Exercise description: Please restate, exactly as written, the lines running from the beginning of the material through the line that has "SCALLOP = 0.035" in it.

Data shown:
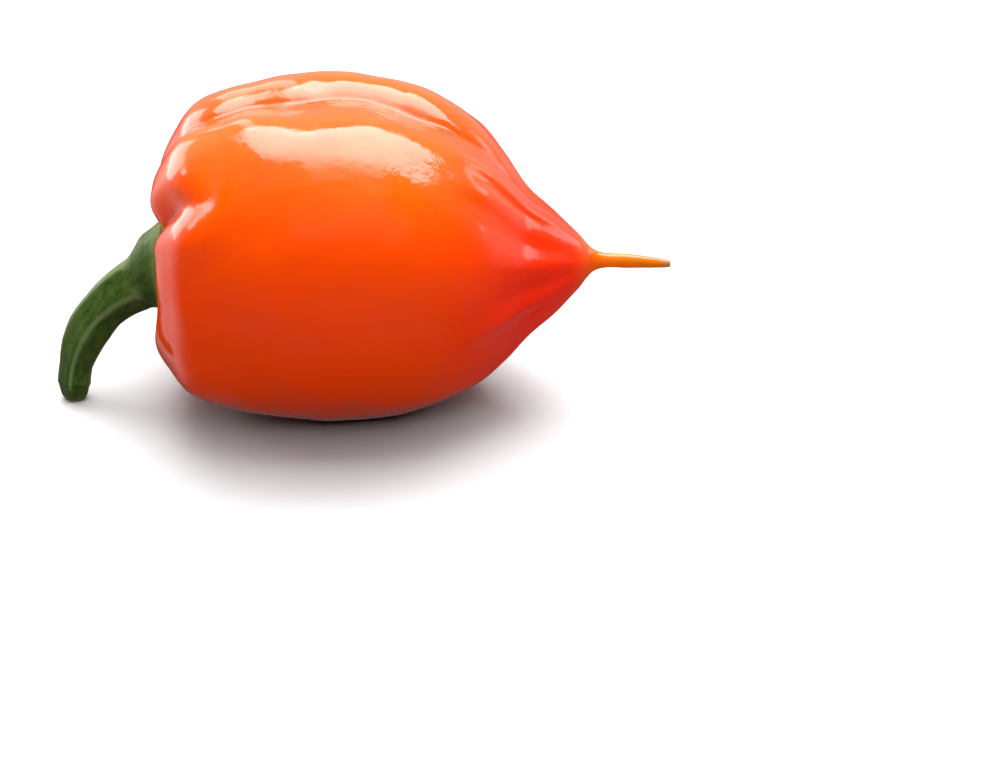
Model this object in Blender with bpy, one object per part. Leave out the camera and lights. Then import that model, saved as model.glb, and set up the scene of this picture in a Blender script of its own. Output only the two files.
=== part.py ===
"""A whole orange habanero chilli pepper, picked with its stem and lying on its side.

Three pieces: the fruit, whose lobed shoulders run down to a thin tail; the calyx, the green collar
seated between the shoulders; and the stem, ridged and bent down to the surface. Lengths are in metres,
+Z is up and +X runs from the stem end to the tail. The origin is below the middle of the bounding box,
on the surface that the pepper lies on.

Run with: blender --background --python part.py
"""

import math
from collections import namedtuple

import bmesh
import bpy
from mathutils import Matrix, Vector

MM = 0.001

# Fruit
BODY_LENGTH = 43.8 * MM  # from the crest of the shoulders to the root of the tail
BELLY_RADIUS = 17.6 * MM  # at its widest
BELLY_RISE = 1.4 * MM  # how far the belly's middle is above the line from calyx to tail
SHOULDER_RADIUS = 9.4 * MM  # ring on which the shoulders stand furthest out
TAIL_LENGTH = 7.1 * MM
TAIL_ROOT_RADIUS = 0.95 * MM
TAIL_END_RADIUS = 0.38 * MM
TAIL_DROOP = 0.4 * MM  # how far the tail's end hangs below the fruit's axis
REST_FLAT = 0.25 * MM  # how far the lobes that it lies on are pressed flat

# Calyx
CALYX_RADIUS = 5.2 * MM
CALYX_DROP = 0.6 * MM  # its middle, below the fruit's axis
CALYX_RIM = 1.0 * MM  # thickness of its rim
CALYX_HEIGHT = 4.0 * MM  # from its underside to the stem, along the middle
CALYX_TILT = math.radians(30)  # slope of the line through it, downwards
NECK_RADIUS = 2.8 * MM  # where it meets the stem
CALYX_POINTS = 5  # sepals, which scallop its rim
SCALLOP = 0.035  # share of the radius lost between two sepals

# Stem
STEM_LENGTH = 14.3 * MM
STEM_TURN = math.radians(64)  # how much further it bends down, to the cut end
STEM_MID_RADIUS = 2.2 * MM
STEM_TIP_RADIUS = 1.65 * MM
STEM_CUT_RADIUS = 1.05 * MM  # the cut face inside its worn edge
STEM_LEAN = math.radians(-7)  # turn of the bend about the fruit's axis, towards -Y if negative
RIDGES = 5  # along the stem
RIDGE_HEIGHT = 0.06  # share of the radius
RIDGE_ANGLE = math.radians(8)  # of the first ridge, from the -Y side towards the outside of the bend

# Fits
SEAT_DEPTH = 1.3 * MM  # the calyx's seat, below the crest of the shoulders
SEAT_RADIUS = CALYX_RADIUS + 0.45 * MM
JOINT_GAP = 0.3 * MM  # between two pieces that touch

# Mesh density
FRUIT_SEGMENTS = 60
RINGS_PER_STATION = 3
GREEN_SEGMENTS = 30

# The fruit from shoulder to tail: shares of the body's length, of the belly's radius and of its rise
OUTLINE = [
    (0.030, 0.685, 0.60),
    (0.080, 0.840, 0.75),
    (0.167, 0.925, 0.85),
    (0.280, 0.980, 0.95),
    (0.420, 1.000, 1.00),
    (0.560, 0.950, 0.95),
    (0.660, 0.855, 0.90),
    (0.735, 0.725, 0.72),
    (0.790, 0.570, 0.35),
    (0.843, 0.410, 0.00),
    (0.905, 0.285, -0.10),
    (0.955, 0.165, -0.05),
]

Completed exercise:
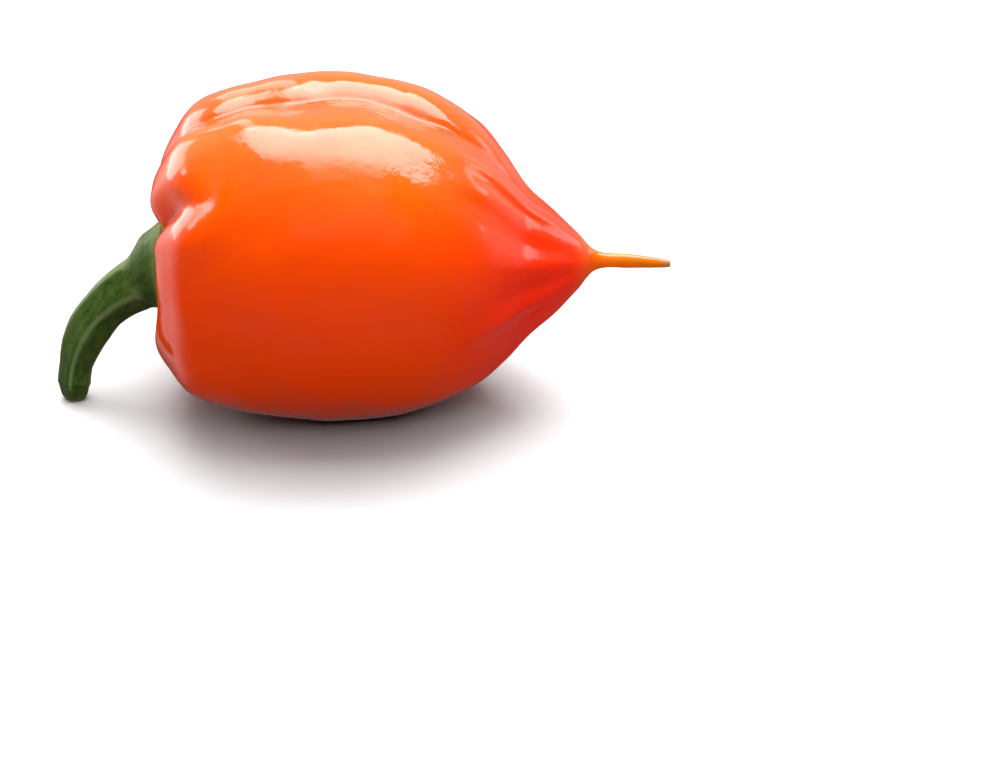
Model this object in Blender with bpy, one object per part. Leave out the camera and lights. Then import that model, saved as model.glb, and set up the scene of this picture in a Blender script of its own. Output only the two files.
=== part.py ===
"""A whole orange habanero chilli pepper, picked with its stem and lying on its side.

Three pieces: the fruit, whose lobed shoulders run down to a thin tail; the calyx, the green collar
seated between the shoulders; and the stem, ridged and bent down to the surface. Lengths are in metres,
+Z is up and +X runs from the stem end to the tail. The origin is below the middle of the bounding box,
on the surface that the pepper lies on.

Run with: blender --background --python part.py
"""

import math
from collections import namedtuple

import bmesh
import bpy
from mathutils import Matrix, Vector

MM = 0.001

# Fruit
BODY_LENGTH = 43.8 * MM  # from the crest of the shoulders to the root of the tail
BELLY_RADIUS = 17.6 * MM  # at its widest
BELLY_RISE = 1.4 * MM  # how far the belly's middle is above the line from calyx to tail
SHOULDER_RADIUS = 9.4 * MM  # ring on which the shoulders stand furthest out
TAIL_LENGTH = 7.1 * MM
TAIL_ROOT_RADIUS = 0.95 * MM
TAIL_END_RADIUS = 0.38 * MM
TAIL_DROOP = 0.4 * MM  # how far the tail's end hangs below the fruit's axis
REST_FLAT = 0.25 * MM  # how far the lobes that it lies on are pressed flat

# Calyx
CALYX_RADIUS = 5.2 * MM
CALYX_DROP = 0.6 * MM  # its middle, below the fruit's axis
CALYX_RIM = 1.0 * MM  # thickness of its rim
CALYX_HEIGHT = 4.0 * MM  # from its underside to the stem, along the middle
CALYX_TILT = math.radians(30)  # slope of the line through it, downwards
NECK_RADIUS = 2.8 * MM  # where it meets the stem
CALYX_POINTS = 5  # sepals, which scallop its rim
SCALLOP = 0.035  # share of the radius lost between two sepals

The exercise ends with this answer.